TO BE DONE: Find the string "piece" in the listing and report every line that has it.

DATASET EXCERPT:
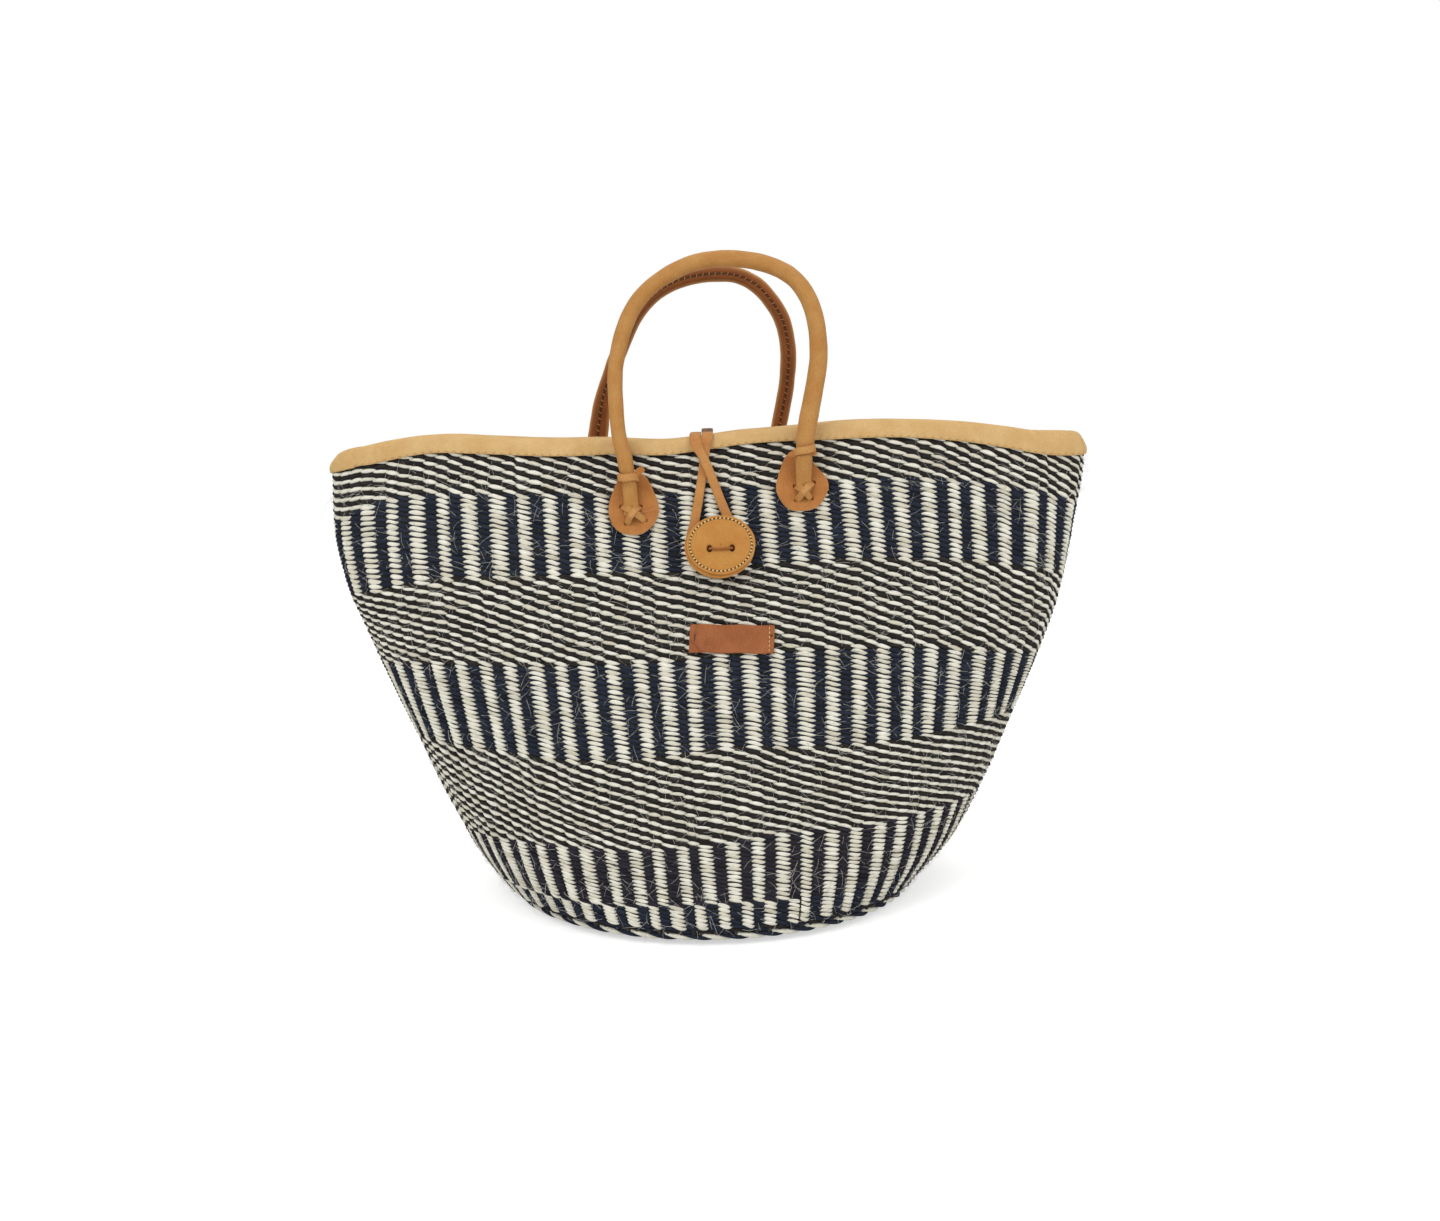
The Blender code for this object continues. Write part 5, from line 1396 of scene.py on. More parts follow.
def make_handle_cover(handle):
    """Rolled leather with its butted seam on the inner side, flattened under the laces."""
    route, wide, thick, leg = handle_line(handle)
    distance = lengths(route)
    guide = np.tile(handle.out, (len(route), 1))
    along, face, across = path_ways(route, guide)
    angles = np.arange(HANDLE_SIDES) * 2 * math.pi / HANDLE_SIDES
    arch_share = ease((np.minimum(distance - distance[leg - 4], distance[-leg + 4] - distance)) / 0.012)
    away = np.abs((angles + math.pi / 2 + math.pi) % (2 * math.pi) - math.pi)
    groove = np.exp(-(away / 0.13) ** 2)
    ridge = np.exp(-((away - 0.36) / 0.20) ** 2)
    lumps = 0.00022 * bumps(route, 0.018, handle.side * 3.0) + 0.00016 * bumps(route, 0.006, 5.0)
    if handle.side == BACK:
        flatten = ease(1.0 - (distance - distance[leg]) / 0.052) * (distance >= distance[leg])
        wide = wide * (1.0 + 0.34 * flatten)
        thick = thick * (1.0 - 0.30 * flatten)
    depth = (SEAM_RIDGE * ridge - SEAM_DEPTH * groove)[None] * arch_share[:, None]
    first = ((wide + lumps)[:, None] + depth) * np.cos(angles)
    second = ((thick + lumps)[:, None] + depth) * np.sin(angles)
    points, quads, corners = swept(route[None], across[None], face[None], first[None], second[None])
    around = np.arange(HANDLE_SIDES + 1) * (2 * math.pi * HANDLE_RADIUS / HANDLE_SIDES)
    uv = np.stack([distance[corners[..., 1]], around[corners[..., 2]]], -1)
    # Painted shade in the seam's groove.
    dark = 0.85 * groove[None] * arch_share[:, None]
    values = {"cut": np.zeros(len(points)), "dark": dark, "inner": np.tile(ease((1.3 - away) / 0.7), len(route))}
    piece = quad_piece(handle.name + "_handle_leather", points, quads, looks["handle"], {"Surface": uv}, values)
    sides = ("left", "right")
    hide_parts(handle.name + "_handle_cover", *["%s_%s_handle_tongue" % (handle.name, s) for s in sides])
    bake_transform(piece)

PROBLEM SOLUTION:
    piece = quad_piece(handle.name + "_handle_leather", points, quads, looks["handle"], {"Surface": uv}, values)
    bake_transform(piece)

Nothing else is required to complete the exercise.